E o que admira no protagonista?
 
Para criar um bom personagem, o autor não precisa necessariamente admirá-lo. O Célio muitas vezes chega a me enojar, como, por exemplo, na hipocrisia dele em relação a Débora, sua namorada. Assim como me irrito com Flora, a mãe dele, tão bela quanto manipuladora. Por outro lado, admiro a coragem do advogado Wiesen, amigo da família que, no fim das contas, é quem fala da ditadura militar no Brasil, do holocausto, da própria história pessoal de Célio, e num momento de luto, abre as portas para que o protagonista possa encontrar algum caminho.
 
Célio, um burocrata algo monótono, destaca-se e passa a ser respeitado a partir do momento em que para de tomar banho.

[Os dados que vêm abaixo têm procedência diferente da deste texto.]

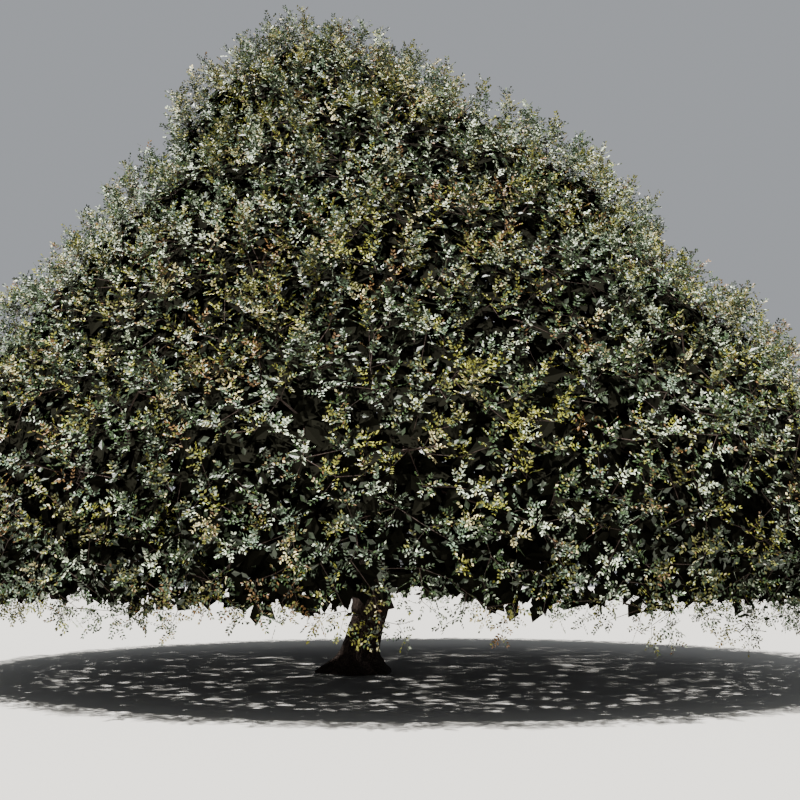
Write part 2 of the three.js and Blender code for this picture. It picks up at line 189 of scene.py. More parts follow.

Essa supervalorização, digamos, do que soa escandaloso não é de hoje nem se restringe à ficção. Por que isso acontece?
 
É uma especulação minha: o mundo das redes sociais, que é onde o Célio se torna conhecido, em que pese suas inúmeras utilidades, vive dessas pirotecnias, desses fenômenos fulgurantes, desses factoides destinados ao esquecimento. Quanto mais “escandaloso”, melhor. Faz parte do jogo. É uma feira de curiosidades que se retroalimentam. E quanto mais individualizadas, melhor. As pessoas andam muito carentes de emoções autênticas, querem sair de um anonimato que lhes parece insuportável, e ficam procurando isso nas redes. Nem todas são assim, mas a maioria me parece se comportar como fantasmas anestesiados. Célio não pensou em nada disso ao tomar sua decisão, mas, ao torná-la pública em um blog sob o estímulo, para não dizer encomenda, de uma seita ambientalista (elas, de novo), ele caiu no olho desse furacão.
 
Após oito livros, o que norteia sua escrita literária?
 
A necessidade interna de trafegar tateando entre sentimentos, emoções, sensações, impressões e História. A intuição de que contar histórias é útil. A pretensão de achar que as perguntas que eu faço, as minhas angústias e vacilações, são as mesmas que frequentam as cabeças de milhares e milhares de pessoas. Que as investigações que eu sinto necessidade de realizar sobre o meu passado e o meu presente podem suscitar o interesse dessas pessoas, seja para entretenimento, seja para estimular as suas próprias buscas. Tudo isso, com uma possibilidade lúdica e alucinante que a escrita oferece: inventar personagens e situações, buscar as palavras certas, o ritmo adequado, as vozes narrativas mais apropriadas. E, em especial, a certeza de que os leitores fazem exatamente esse mesmo percurso fascinante, por outros meios, ao saborear um livro.